Problem: Pick out each line with the word "count" from the material that follows.

☆ ☆ ☆ ☆

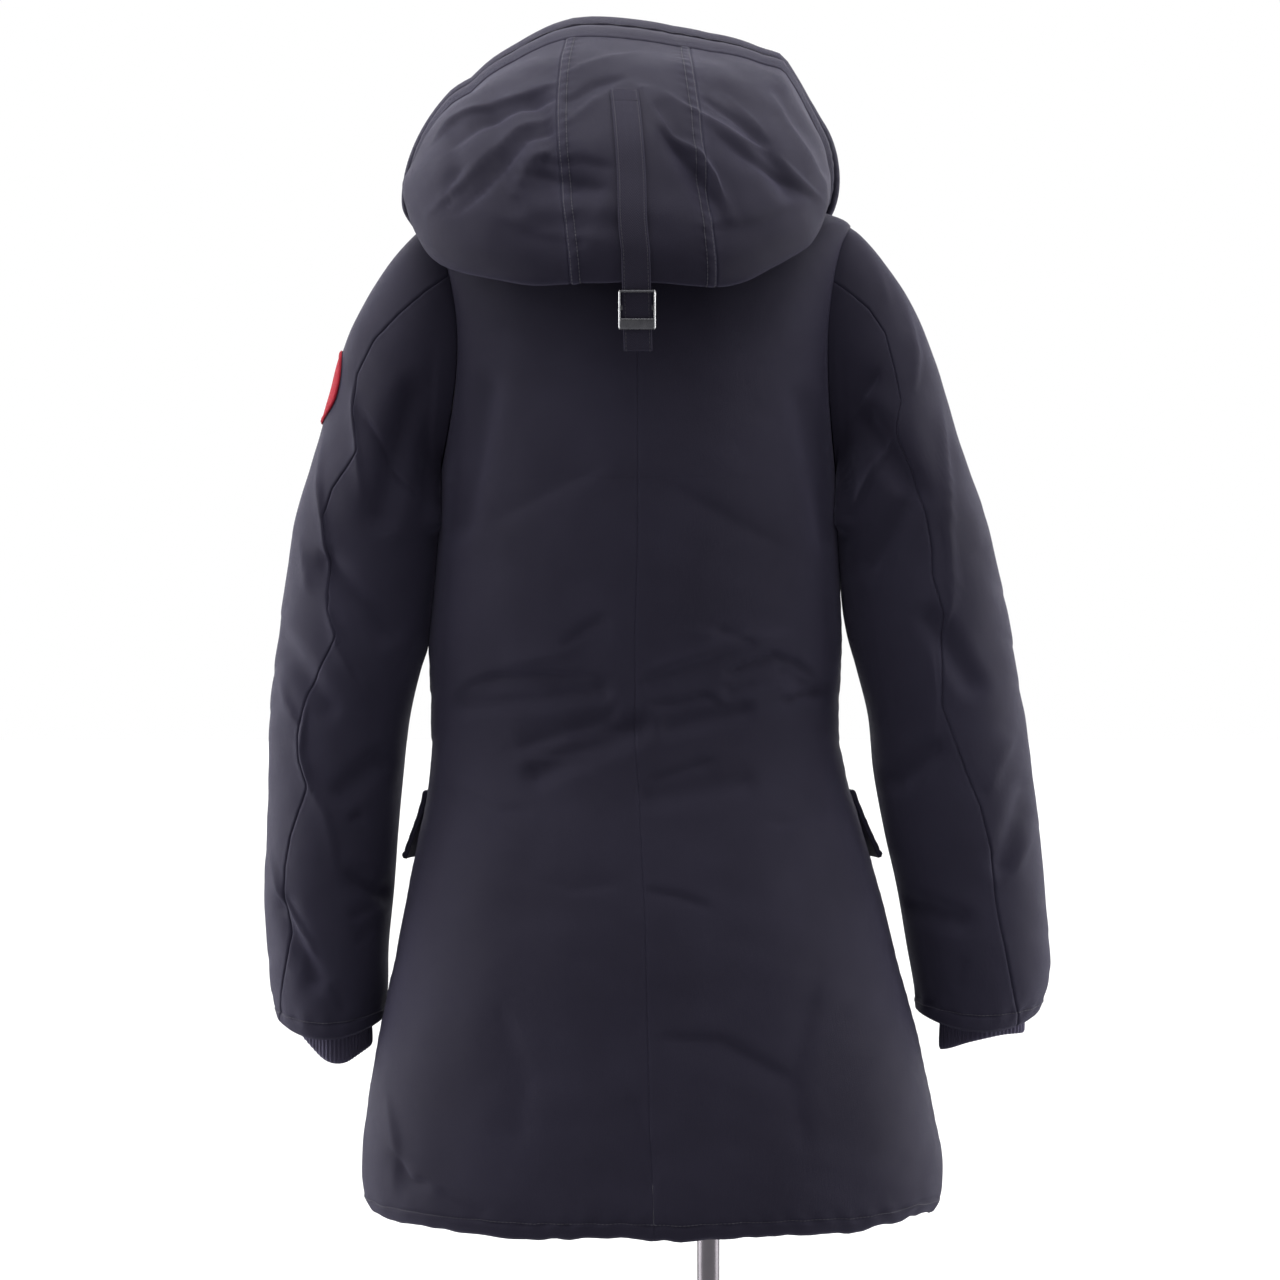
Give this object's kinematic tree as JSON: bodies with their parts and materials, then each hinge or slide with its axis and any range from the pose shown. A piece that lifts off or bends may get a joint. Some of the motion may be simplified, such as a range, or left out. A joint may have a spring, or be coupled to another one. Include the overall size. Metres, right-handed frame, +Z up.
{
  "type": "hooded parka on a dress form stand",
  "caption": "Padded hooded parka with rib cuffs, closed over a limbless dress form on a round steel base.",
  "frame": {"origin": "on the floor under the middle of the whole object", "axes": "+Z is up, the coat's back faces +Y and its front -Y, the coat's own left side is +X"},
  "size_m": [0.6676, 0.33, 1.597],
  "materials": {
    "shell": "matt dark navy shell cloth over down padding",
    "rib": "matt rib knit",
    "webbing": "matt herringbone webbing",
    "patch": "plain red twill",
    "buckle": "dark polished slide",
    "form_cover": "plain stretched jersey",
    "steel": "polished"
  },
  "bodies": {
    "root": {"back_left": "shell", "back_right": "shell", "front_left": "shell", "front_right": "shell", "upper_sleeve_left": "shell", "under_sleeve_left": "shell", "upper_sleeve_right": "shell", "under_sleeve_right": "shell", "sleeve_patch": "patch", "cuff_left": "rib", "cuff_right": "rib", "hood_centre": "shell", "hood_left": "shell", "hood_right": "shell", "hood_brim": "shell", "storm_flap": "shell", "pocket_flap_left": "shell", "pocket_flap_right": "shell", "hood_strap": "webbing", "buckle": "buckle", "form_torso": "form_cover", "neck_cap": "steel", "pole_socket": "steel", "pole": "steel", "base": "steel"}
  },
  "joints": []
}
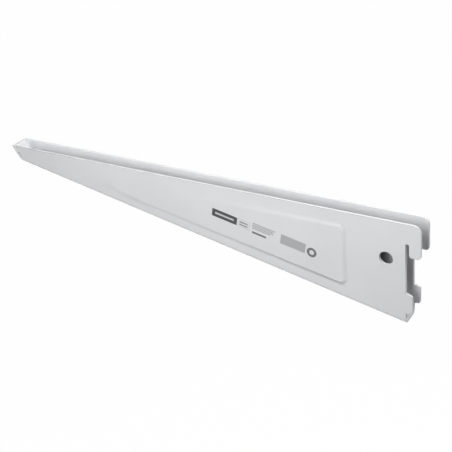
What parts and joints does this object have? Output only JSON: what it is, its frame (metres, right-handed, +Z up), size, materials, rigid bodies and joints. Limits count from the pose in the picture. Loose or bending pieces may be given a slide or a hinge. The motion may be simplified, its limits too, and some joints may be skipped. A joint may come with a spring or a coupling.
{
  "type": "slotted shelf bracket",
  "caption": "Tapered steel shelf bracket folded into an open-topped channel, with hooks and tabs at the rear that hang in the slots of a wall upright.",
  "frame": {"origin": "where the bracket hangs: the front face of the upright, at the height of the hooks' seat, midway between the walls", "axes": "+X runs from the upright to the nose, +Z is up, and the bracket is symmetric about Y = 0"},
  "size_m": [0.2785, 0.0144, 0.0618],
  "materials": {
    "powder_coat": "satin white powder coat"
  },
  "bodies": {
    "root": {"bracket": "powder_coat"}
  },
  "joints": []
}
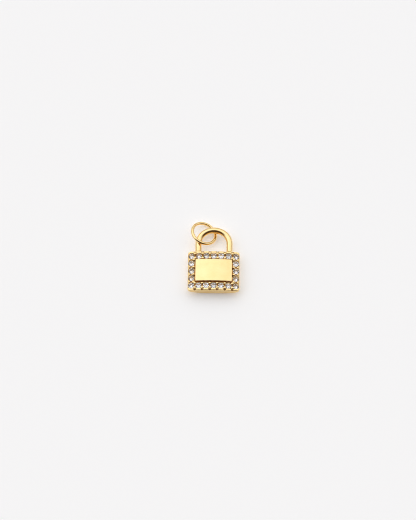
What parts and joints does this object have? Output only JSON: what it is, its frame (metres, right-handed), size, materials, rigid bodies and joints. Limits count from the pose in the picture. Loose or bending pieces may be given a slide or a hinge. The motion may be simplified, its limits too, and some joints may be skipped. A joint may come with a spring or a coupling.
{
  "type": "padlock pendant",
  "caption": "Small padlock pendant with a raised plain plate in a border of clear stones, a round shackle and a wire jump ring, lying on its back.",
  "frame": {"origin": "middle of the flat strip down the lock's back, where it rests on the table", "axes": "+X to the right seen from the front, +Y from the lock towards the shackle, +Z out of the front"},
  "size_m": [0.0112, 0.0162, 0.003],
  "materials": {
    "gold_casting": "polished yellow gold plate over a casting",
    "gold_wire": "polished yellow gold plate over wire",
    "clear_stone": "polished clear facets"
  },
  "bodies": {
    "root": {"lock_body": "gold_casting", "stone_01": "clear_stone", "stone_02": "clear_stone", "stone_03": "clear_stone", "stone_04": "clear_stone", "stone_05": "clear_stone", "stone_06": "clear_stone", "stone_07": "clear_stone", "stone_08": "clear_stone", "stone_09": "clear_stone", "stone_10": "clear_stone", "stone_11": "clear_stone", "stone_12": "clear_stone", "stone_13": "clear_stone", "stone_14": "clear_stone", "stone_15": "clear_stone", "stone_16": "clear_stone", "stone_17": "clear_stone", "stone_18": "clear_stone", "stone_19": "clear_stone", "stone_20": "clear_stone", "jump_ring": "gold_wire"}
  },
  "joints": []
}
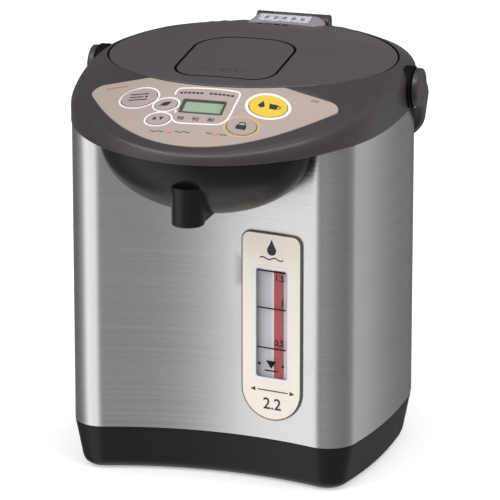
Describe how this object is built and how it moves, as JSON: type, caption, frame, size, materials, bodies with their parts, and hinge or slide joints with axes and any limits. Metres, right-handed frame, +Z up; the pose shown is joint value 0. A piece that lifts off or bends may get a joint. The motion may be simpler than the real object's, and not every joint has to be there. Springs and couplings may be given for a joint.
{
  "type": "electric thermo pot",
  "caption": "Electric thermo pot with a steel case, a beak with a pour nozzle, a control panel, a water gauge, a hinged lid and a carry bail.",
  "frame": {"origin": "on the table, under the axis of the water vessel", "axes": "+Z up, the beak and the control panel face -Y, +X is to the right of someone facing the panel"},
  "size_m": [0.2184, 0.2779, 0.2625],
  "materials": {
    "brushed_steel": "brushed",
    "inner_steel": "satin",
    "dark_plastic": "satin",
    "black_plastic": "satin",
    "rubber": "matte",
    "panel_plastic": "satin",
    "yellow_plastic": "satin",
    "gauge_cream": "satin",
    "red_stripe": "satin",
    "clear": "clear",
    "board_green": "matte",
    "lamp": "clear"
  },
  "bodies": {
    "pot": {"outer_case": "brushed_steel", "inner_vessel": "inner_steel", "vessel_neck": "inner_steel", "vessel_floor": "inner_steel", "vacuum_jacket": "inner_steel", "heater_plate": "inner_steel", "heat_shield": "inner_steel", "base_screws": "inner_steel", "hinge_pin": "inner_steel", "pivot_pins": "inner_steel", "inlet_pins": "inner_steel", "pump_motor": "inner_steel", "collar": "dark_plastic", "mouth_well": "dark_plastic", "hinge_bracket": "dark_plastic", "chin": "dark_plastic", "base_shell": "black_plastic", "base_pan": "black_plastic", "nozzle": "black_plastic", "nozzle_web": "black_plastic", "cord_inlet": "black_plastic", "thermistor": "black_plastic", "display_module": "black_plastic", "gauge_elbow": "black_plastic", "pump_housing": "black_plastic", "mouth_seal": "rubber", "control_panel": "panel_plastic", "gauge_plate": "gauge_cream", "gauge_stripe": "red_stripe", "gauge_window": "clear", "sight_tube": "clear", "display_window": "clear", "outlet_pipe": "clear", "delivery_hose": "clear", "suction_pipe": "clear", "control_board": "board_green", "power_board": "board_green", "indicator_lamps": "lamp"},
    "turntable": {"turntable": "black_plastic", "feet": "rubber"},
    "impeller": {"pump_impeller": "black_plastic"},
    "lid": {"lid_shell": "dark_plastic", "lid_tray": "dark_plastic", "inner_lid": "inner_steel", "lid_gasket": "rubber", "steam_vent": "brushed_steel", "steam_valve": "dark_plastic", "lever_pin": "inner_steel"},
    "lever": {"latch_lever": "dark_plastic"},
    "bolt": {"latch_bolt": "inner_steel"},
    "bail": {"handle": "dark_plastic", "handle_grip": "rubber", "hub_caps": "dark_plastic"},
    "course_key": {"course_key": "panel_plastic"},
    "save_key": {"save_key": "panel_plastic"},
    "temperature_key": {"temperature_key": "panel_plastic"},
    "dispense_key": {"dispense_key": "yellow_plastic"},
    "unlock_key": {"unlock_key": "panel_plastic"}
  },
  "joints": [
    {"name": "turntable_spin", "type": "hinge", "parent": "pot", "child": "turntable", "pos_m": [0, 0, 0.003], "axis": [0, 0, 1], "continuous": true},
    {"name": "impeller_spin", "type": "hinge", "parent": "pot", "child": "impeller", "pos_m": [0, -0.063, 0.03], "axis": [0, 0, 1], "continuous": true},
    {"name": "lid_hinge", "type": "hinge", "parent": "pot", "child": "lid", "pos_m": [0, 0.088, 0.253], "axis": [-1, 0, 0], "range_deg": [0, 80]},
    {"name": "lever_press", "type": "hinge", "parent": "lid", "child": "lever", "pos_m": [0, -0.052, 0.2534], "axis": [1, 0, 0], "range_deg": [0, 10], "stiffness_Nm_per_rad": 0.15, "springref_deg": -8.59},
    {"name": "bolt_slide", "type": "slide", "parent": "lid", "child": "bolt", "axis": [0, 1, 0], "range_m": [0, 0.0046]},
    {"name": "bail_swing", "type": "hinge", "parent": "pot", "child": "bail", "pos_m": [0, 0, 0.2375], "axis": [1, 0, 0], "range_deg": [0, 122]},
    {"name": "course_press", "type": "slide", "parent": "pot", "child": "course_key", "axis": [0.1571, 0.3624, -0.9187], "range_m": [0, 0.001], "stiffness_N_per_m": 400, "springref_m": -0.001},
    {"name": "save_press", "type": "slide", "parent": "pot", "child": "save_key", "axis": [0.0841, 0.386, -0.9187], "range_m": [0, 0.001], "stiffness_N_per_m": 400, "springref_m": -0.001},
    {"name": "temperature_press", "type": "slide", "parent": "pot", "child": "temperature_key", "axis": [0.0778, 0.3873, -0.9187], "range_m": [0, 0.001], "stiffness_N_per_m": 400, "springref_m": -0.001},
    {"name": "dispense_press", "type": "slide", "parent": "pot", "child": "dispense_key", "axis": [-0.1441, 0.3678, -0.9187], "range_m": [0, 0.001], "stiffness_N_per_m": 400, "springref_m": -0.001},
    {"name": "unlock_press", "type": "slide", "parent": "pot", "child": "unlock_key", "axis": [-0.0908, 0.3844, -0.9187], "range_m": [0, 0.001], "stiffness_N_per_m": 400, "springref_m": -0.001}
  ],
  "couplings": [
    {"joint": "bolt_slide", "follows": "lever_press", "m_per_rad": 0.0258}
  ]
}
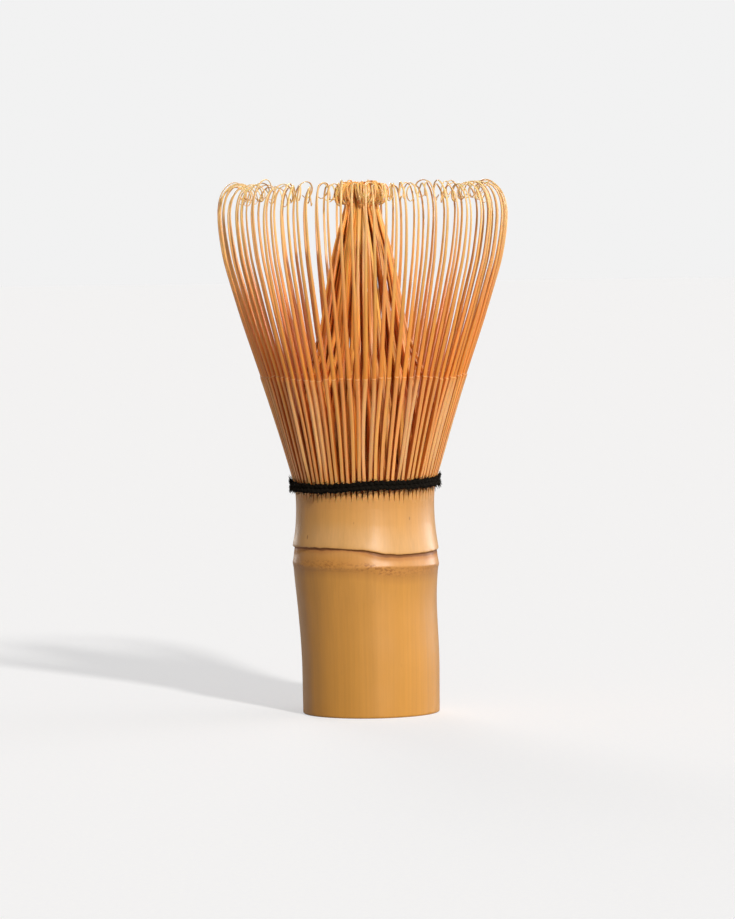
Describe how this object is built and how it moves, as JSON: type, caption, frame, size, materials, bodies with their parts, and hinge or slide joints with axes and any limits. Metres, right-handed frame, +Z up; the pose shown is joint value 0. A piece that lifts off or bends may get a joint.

☆ ☆ ☆ ☆

Solution:
What parts and joints does this object have? Output only JSON: what it is, its frame (metres, right-handed, +Z up), size, materials, rigid bodies and joints. Limits count from the pose in the picture. Loose or bending pieces may be given a slide or a hinge. The motion may be simplified, its limits too, and some joints may be skipped. A joint may come with a spring or a coupling.
What parts and joints does this object have? Output only JSON: what it is, its frame (metres, right-handed), size, materials, rigid bodies and joints. Limits count from the pose in the picture. Loose or bending pieces may be given a slide or a hinge. The motion may be simplified, its limits too, and some joints may be skipped. A joint may come with a spring or a coupling.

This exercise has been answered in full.